Rabon is a nontoxic oral larvicide (meaning it kills fly larvae). Rabon controls fly populations by preventing larvae from developing into adults. Rabon passes safely through the digestive system and remains in the manure to kill developing larvae through physical contact. Rabon remains active in the manure for roughly 3 to 4 weeks under normal circumstances. Because Rabon® inertly passes through the digestive system, Rabon is completely safe and can even be fed to pregnant or lactating mares. Rabon is also environmentally safe and treated manure can be safely used as fertilizer.
Using STOCKADE Rabon fly control blocks effectively
It is vital that all horses on the premises are treated with proper amounts of Rabon for effective fly control. Read and follow label instructions carefully and monitor consumption. Remember that just one female can result in over 300 MILLION flies in 60 days! Neglecting to treat or under supplementing even one animal can sabotage your fly control efforts. For maximum benefit, offer STOCKADE Rabon fly control blocks 3-4 weeks prior to fly season and continue until the first killing frost. When introducing Rabon later in the fly season, remember that Rabon will not kill existing adult flies. Other insecticide products will need to be used to control these adult flies.
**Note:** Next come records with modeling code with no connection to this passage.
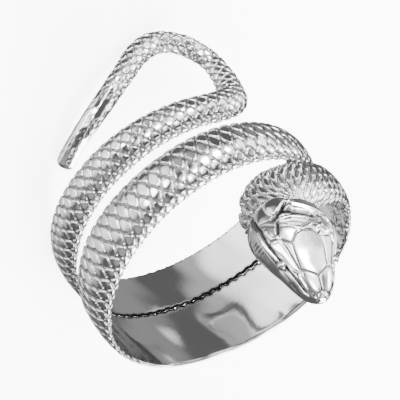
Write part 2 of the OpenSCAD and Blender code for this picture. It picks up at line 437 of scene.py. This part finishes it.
def closed_tube(name, points, groove, normals=None):
    """A mesh of rings joined by quads, with a fan of triangles at each end. Its corners
    keep the normals that are given."""
    rings, columns = points.shape[:2]
    caps = np.stack([points[0].mean(0), points[-1].mean(0)])
    corners = np.vstack([points.reshape(-1, 3), caps])
    ring, col = np.meshgrid(np.arange(rings - 1), np.arange(columns), indexing="ij")
    a = ring * columns + col
    b = ring * columns + (col + 1) % columns
    quads = np.stack([a, b, b + columns, a + columns], -1).reshape(-1, 4)
    edge = np.arange(columns)
    after = (edge + 1) % columns
    start = np.stack([0 * edge + rings * columns, after, edge], -1)
    last = (rings - 1) * columns
    end = np.stack([0 * edge + rings * columns + 1, last + edge, last + after], -1)
    # Faces that look inward are turned round
    out = corners[quads] - np.repeat(points.mean(1)[:-1], columns, 0)[:, None]
    if (np.cross(out[:, 0], out[:, 1]) * out[:, 2]).sum() < 0:
        quads, start, end = quads[:, ::-1], start[:, ::-1], end[:, ::-1]
    mesh = bpy.data.meshes.new(name)
    mesh.from_pydata(laid(corners).tolist(), [], quads.tolist() + start.tolist() + end.tolist())
    depths = mesh.attributes.new("groove", "FLOAT", "POINT")
    depths.data.foreach_set("value", np.append(groove.ravel(), [0.0, 0.0]).astype(np.float32))
    mesh.polygons.foreach_set("use_smooth", np.ones(len(mesh.polygons), bool))
    mesh.update()
    if normals is not None:
        whole = np.vstack([normals.reshape(-1, 3), -forth_way[:1], forth_way[-1:]])
        mesh.normals_split_custom_set_from_vertices((whole @ lay.T).tolist())
    piece = bpy.data.objects.new(name, mesh)
    bpy.context.scene.collection.objects.link(piece)
    mesh.materials.append(silver)
    return piece


def cast_on(piece):
    """Every piece is part of the one casting."""
    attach(piece, "root")
    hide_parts("snake_ring")


normals = grid_normals(body)
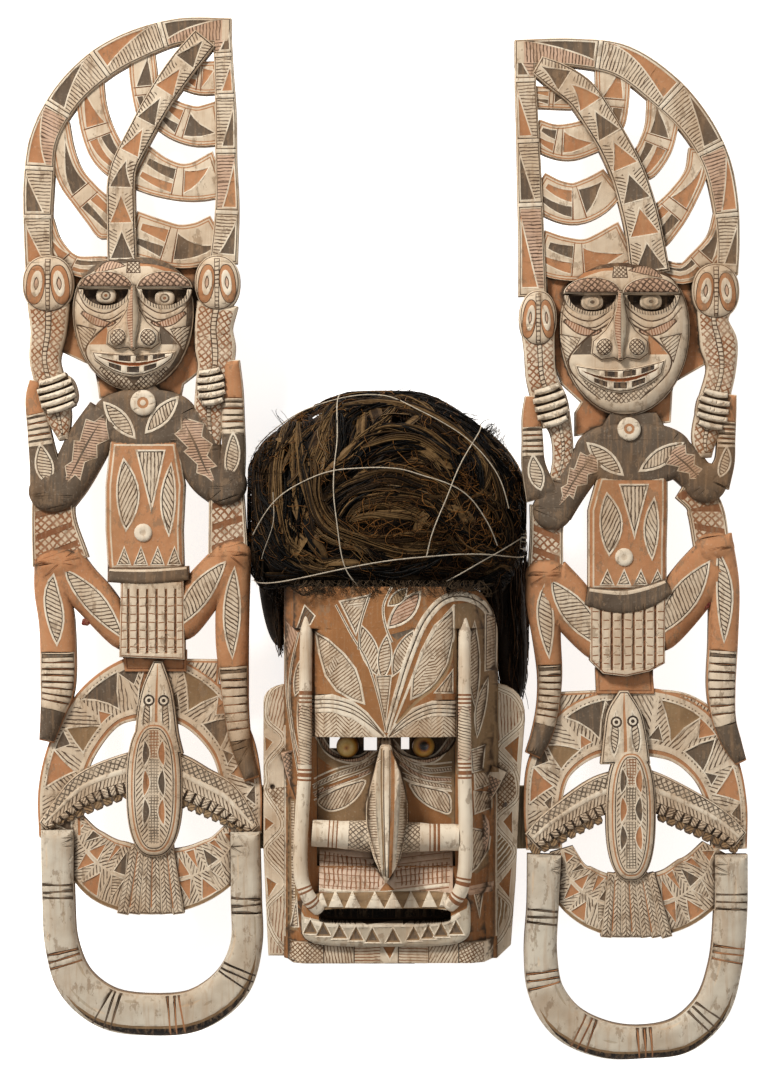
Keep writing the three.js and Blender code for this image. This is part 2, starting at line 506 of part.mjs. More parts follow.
// The carved face block: trough-shaped, hollow behind, with flat flanges for the ear boards
function faceBlock() {
  const topZ = blockFront;
  const body = alongY(vectors([
    [-91, 0], [-93, 86], [-80, topZ - 12], [-68, topZ], [70, topZ], [82, topZ - 12], [104, 86],
    [100, 0]]), chinEnd, crownEnd);
  const crownRound = new THREE.Shape();
  crownRound.moveTo(-150, chinEnd - 5);
  crownRound.lineTo(150, chinEnd - 5);
  crownRound.lineTo(150, -105);
  crownRound.quadraticCurveTo(112, -84, 100, -66);
  crownRound.quadraticCurveTo(88, -40, 60, -38);
  crownRound.lineTo(-86, -38);
  crownRound.lineTo(-150, -60);
  const rounded = body.intersect(slab(crownRound.getPoints(3), -1, 200));

  const forehead = alongY(vectors([
    [-64, topZ - 14], [-63, foreheadFront - 7], [-50, foreheadFront], [-3, foreheadFront + 3],
    [52, foreheadFront], [65, foreheadFront - 7], [66, topZ - 14]]), -182, crownEnd);
  const crown = alongY(vectors([
    [-84, topZ - 20], [-76, foreheadFront - 14], [-60, foreheadFront - 4], [62, foreheadFront - 4],
    [78, foreheadFront - 14], [90, topZ - 20]]), -84, crownEnd);

  const outlineFlange = new THREE.Shape();
  outlineFlange.moveTo(...[-107.5, -386.5]);
  outlineFlange.lineTo(...[103, -389]);
  outlineFlange.lineTo(...[116, -376.5]);
  outlineFlange.lineTo(...[120.5, -316.5]);
  outlineFlange.lineTo(...[124, -231]);
  outlineFlange.lineTo(...[129, -169.5]);
  outlineFlange.quadraticCurveTo(...[130.5, -140], ...[104, -136]);
  outlineFlange.lineTo(...[-87.5, -136]);
  outlineFlange.quadraticCurveTo(...[-112, -138], ...[-112, -152.5]);
  outlineFlange.lineTo(...[-112, -289]);
  const flange = raised(outlineFlange.getPoints(4), flangeFront, 2, flangeBack)
    .subtract(box(-200, 200, -420, 0, 0, flangeBack));

  // Mouth: an upper lip that leans out, a toothed ring round a slot, and the chin band
  const upperLip = alongX(vectors([
    [-286, 100], [-286, cheekFront + 2], [-318, mouthFront - 4], [-330, mouthFront - 2],
    [-330, 100]]), -60, 62);
  const lips = raised(ovalOutline(...[1, -347], 77, 25.5, 24, 0, 4.5), mouthFront, 4, 110);
  const lipsTrim = box(-120, 120, -400, -250, 60, 108);
  const chin = alongY(vectors([
    [-90, 90], [-84, mouthFront - 16], [-74, mouthFront - 7], [78, mouthFront - 7],
    [90, mouthFront - 16], [100, 90]]), chinEnd, -369);

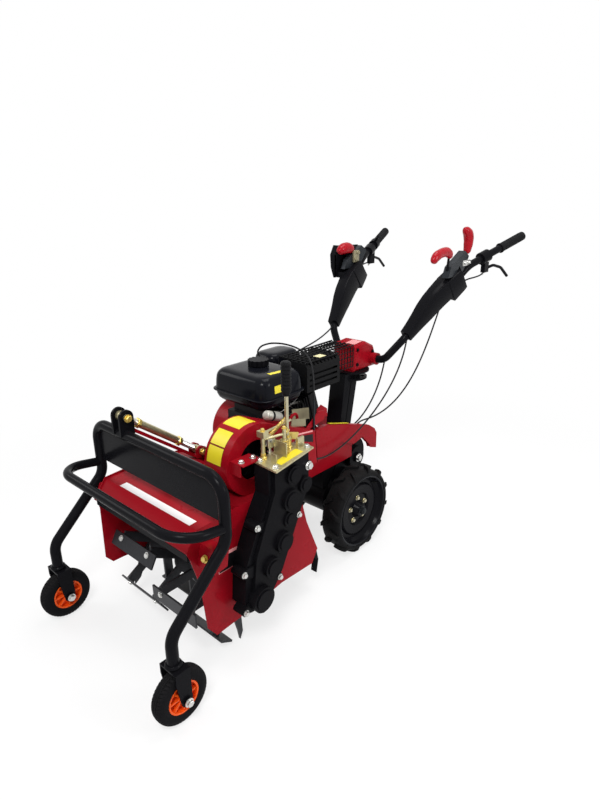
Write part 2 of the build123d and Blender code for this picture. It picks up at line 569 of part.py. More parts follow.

In summary, you shouldn’t wait until a problem exists to begin a fly control program. A good program needs to be set in place before fly numbers increase. The more flies present when control measures are started, the longer it will take to lower the population to a satisfactory level. If you choose to use insecticides, make sure you read and understand the directions. Unfortunately, there is no “silver bullet” in the war on flies; however, use of STOCKADE Rabon fly control blocks provide a sound foundation for your fly control program in addition to sanitation and mechanical controls.